From Reviews (ADR) by Arthur D. Rypinski:
A charming, humorous, and well-written book-length fairy tale, enjoyable
both for parents and children, in which Dumas adduces a childhood in a
mythical kingdom of Bohemia for Pierrot the Clown, a stock character in
French pantomimes.
Pierrot ("sparrow" in French) is derived from Pedrolino, a stock character
in the 17th century Italian Commedia dell'Arte, a form of Italian popular
theatre in which the actors improvise on characters, situations, and plots
with which the audience is thoroughly familiar. The Commedia dell'Arte
spread into France in the 18th Century, and in Britain was anglicized into
the "Punch and Judy" shows.
In the first half of the 19th century, the French mime Jean Baptiste
Gaspard Debureau (or Deburau) popularized Pierrot as a white-faced clown, the
continually optimistic but always unsuccessful would-be lover of Columbine.
Debureau was, for a time, the lover of Marie Duplessis, the model for the
heroine of the
Alexandre Dumas fils novel,
La dame aux camélias.
In Dumas' fairy-tale, Pierrot is discovered as half-frozen baby (accounting
for the white face) by a poor-but-honest woodcutter and his wife.
Miraculously grown up in the course of month, Pierrot finds his way to the
Court of the King of Bohemia. (The real kingdom of Bohemia was incorporated
into the Austrian Empire some centuries ago, and now forms the core of the
Czech Republic.) Pierrot encounters the hatred of the King's Chief
Minister, Renardino, and pines for the heart of the King's daughter,
Columbine. Renardino attempts to extirpate Pierrot, but fails repeatedly
due to Pierrot's cleverness. Ultimately, Pierrot saves the Kingdom from
foreign invaders, and saves Columbine from marriage to a Barbarian prince
so that she can marry her true love, who turns out not to be Pierrot.

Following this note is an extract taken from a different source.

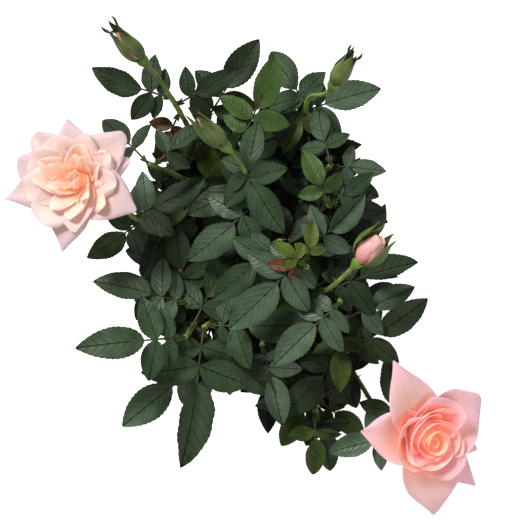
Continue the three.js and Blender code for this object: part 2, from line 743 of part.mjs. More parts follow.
// One petal: four-cornered sections from the claw to a pointed tip, cupped low down, rolled back above
function petalSolid(foot, facing, turn, length, width, leanFoot, leanTip) {
  const side = Math.abs(facing.x) > 0.9 ? point(0, 1, 0) : point(1, 0, 0);
  const first = side.addScaledVector(facing, -side.dot(facing)).normalize();
  const second = facing.clone().cross(first);
  const out = first.multiplyScalar(Math.cos(turn)).addScaledVector(second, Math.sin(turn));
  const across = facing.clone().cross(out);
  const rings = PETAL_STATIONS.map(([share, spread, bend]) => {
    const [spot, inward] = petalSpine(foot, facing, out, length, leanFoot, leanTip, share);
    const half = (width / 2) * spread;
    const edge = moved(spot, inward, bend * half);
    return [
      moved(edge, across, -half),
      moved(spot, inward, -PETAL_THICK / 2),
      moved(edge, across, half),
      moved(spot, inward, PETAL_THICK / 2),
    ];
  });
  const [tip] = petalSpine(foot, facing, out, length, leanFoot, leanTip, 1);
  return skinned([...rings, [tip]]);
}

function bloomSolids(bloom) {
  const foot = point(...bloom.foot);
  const facing = point(...bloom.facing).normalize();
  const path = HEART.map(([height]) => moved(foot, facing, height));
  const radii = HEART.map(([, radius]) => radius);
  const hip = limb([moved(foot, facing, -5), moved(foot, facing, 2)], [2.6, 3.4], 6);
  const pieces = [hip, limb(path, radii, HEART_SIDES)];
  for (const [heading, length] of bloom.outer) {
    const turn = THREE.MathUtils.degToRad(heading);
    pieces.push(petalSolid(foot, facing, turn, length, OUTER_WIDTH, ...OUTER_LEAN));
  }
  const [count, length, width, leanFoot, leanTip] = INNER_RING;
  for (let i = 0; i < count; i++) {
    const turn = (2 * Math.PI * i) / count;
    pieces.push(petalSolid(foot, facing, turn, length, width, leanFoot, leanTip));
  }
  return pieces;
}

function makeShoot(shoot) {
  const path = [...shoot.stem, ...shoot.neck];
  const radii = path.map((_, i) => STEM_BASE + ((STEM_TIP - STEM_BASE) * i) / (path.length - 1));
  const stem = limb(path, radii, TWIG_SIDES, shoot.leaving);
  const pieces = [stem, ...shoot.leaves.flatMap(leafSolids)];
  if (shoot.end === "bud") pieces.push(...budSolids(BUDS[shoot.name]));
  if (shoot.end === "bloom") pieces.push(...bloomSolids(BLOOMS[shoot.name]));
  return fused(pieces);
}

const rose = new THREE.Group();

function add(name, body, finish) {
  const [color, roughness] = COLOURS[finish];
  const material = new THREE.MeshStandardMaterial({ color, roughness, metalness: 0 });
  const mesh = new THREE.Mesh(geometryOf(body), material);
  mesh.name = name;
  rose.add(mesh);
  return mesh;
}

add("pot", makePot(), "pot");
add("soil", makeSoil(), "soil");
add("trunk", makeTrunk(), "bark");
for (const cane of canes) add(cane.name, makeCane(cane), "cane");
for (const shoot of shoots) {
  const mesh = add(shoot.name, makeShoot(shoot), shoot.end === "leaf" ? "leaf" : "young");
  mesh.userData.leaves = shoot.leaves.length;
}

export default rose;
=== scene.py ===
# A miniature rose in a plain round pot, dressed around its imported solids: the pot and its mix, the
# woody crown and canes, the stems and leaves that grow from them by one rule, the buds and blooms.
# Sizes and places are in millimetres, and become metres where a mesh is made.
import math
from functools import partial
from itertools import product

import bpy
import numpy as np
from mathutils import Matrix, Vector, noise


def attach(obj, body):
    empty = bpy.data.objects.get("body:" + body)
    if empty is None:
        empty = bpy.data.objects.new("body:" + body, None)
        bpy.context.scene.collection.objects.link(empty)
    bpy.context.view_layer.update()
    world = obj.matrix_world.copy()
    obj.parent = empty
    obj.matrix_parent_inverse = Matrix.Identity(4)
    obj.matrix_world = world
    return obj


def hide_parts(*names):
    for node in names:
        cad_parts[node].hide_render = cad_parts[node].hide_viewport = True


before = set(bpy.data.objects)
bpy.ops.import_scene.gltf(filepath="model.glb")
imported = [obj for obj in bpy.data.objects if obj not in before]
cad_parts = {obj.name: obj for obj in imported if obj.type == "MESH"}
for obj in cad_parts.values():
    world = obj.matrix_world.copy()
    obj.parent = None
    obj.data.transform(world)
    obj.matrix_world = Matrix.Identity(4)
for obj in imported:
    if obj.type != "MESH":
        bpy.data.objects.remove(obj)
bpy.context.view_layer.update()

# The pot is a light nursery pot, moulded in one piece from matt terracotta-coloured plastic. It steps
# out to a rim, by which pots are stacked and lifted, and drains through holes in its base.
MM = 0.001
GAP = 0.3
AXIS = 0.01
POT_HEIGHT = 90
POT_TOP_RADIUS = 50
POT_FOOT_RADIUS = 37
POT_WALL = 1.8
POT_FLOOR = 2.4
POT_FACETS = 120
POT_EDGE = 0.55
POT_CREASE = 38
RIM_DEPTH = 15
RIM_STEP = 1.7
DRAIN_HOLES = 6
DRAIN_RADIUS = 3.6
DRAIN_CIRCLE = 24
# The heights of two mould lines, and the profile of one: how far it stands out, and how far up
MOULD_LINES = [10, 64]
LINE_PROFILE = [(0, 0), (0.35, 0.5), (0.1, 1.4)]
SHADER = "Principled BSDF"


def tint(code):
    """A linear colour from a six-digit sRGB code."""
    shares = [int(code[i : i + 2], 16) / 255 for i in (0, 2, 4)]
    return [s / 12.92 if s < 0.04045 else ((s + 0.055) / 1.055) ** 2.4 for s in shares] + [1.0]


def plus(a, b, share=1.0):
    return (a[0] + b[0] * share, a[1] + b[1] * share, a[2] + b[2] * share)


def joined(shapes):
    """Several shapes as one. A shape is its points, its faces and, for some, a UV for each point."""
    points, faces, uvs = [], [], []
    for some_points, some_faces, *some_uvs in shapes:
        faces += [[len(points) + k for k in face] for face in some_faces]
        points += some_points
        uvs += sum(some_uvs, [])
    return points, faces, uvs


def made(name, points, faces, uvs=()):
    """A smooth mesh object at the origin, from a shape in millimetres."""
    mesh = bpy.data.meshes.new(name)
    mesh.from_pydata((np.array(points, float) * MM).tolist(), [], faces)
    if uvs:
        corners = np.empty(len(mesh.loops), np.int32)
        mesh.loops.foreach_get("vertex_index", corners)
        layer = mesh.uv_layers.new(name="UVMap")
        layer.data.foreach_set("uv", np.array(uvs, np.float32)[corners].ravel())
    mesh.shade_smooth()
    thing = bpy.data.objects.new(name, mesh)
    bpy.context.scene.collection.objects.link(thing)
    return thing


def settled(thing, **modifiers):
    """Runs the modifiers, each a kind with its settings, and keeps the result as a plain mesh."""
    for kind, settings in modifiers.items():
        modifier = thing.modifiers.new(kind, kind)
        for label, value in settings.items():
            setattr(modifier, label, value)
    bpy.context.view_layer.update()
    evaluated = thing.evaluated_get(bpy.context.evaluated_depsgraph_get())
    mesh = bpy.data.meshes.new_from_object(evaluated)
    thing.modifiers.clear()
    thing.data = mesh
    return thing


def skin(rings):
    """Points and outward faces over rings of equally many points, closed at both ends."""
    count = len(rings[0])
    top = (len(rings) - 1) * count
    faces = []
    for low in range(0, top, count):
        for i in range(count):
            k = (i + 1) % count
            faces.append([low + i, low + k, low + count + k, low + count + i])
    faces += [list(range(count))[::-1], list(range(top, top + count))]
    return [p for ring in rings for p in ring], faces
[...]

Pierrot is consoled however, when he meets the fairy-queen, who assures him
that his true role in life is entertaining children. The book ends with
happiness restored in Bohemia, and Pierrot embarking upon his theatrical
career.
From A Bibliography of Alexandre Dumas père by Frank Wild Reed: One of Dumas' pretty little children's tales, in this case prefixed by a brief, amusing notice ascribing it to Aramis, and as having been told by him to entertain the children of the Duchesse de Longueville. (The interested will at once find their minds reverting to "Vingt Ans Après.")
On its first appearance, in "Le Mousquetaire," it bore the title : "Le Roi de Bohème, Conte de Fée, Renfermant la Première Partie de la Vie et des Aventures de Pierrot." This seems to point to an intended sequel or sequels, but none such ever eventuated. It ran through "Le Mousquetaire" from December 10th to 19th, 1853.
Original edition: Paris, Coulon-Pineau, 24mo., 1854, being one of the very few titles in the "Bibliothèque du Mousquetaire," pp. vii., 150 and table ; bright blue wrappers reproducing the title-page, with a vignette depicting Aramis lifting up Pierrot to view. The title reads: "Publications du Mousquetaire/La Jeunesse/de Pierrot/par Aramis/Paris/À la Librairie Nouvelle/15 Boulevard des Italiens./1854." (It may be remarked that the name of Coulon-Pineau nowhere appears on the work, but "La Jeunesse de Pierrot" appears among the publications he offers at the back of Dumas' other work, "Saphir, Pierre Précieuse," where the price of the former is given as 75 centimes.)
It now forms one of the stories in Vol. II. of "Le Père Gigogne" (see page 383), in the Calmann-Lévy series.
In Le Vasseur's "Alexandre Dumas Illustré" it is to be read among the collection of Children's Stories gathered together in Vol. XVII, under the general title of "Contes Pour les Petits."
References :—
Neither Glinel nor Parran appear to mention this work as a separate publication, save for a note by the former in his index.
English Translation :—
"When Pierrot was Young" appears as one of the stories in H. A. Spurr's "The Dumas' Fairy Tale Book;" London, Warne, 1924, with illustrations by H. Rountree.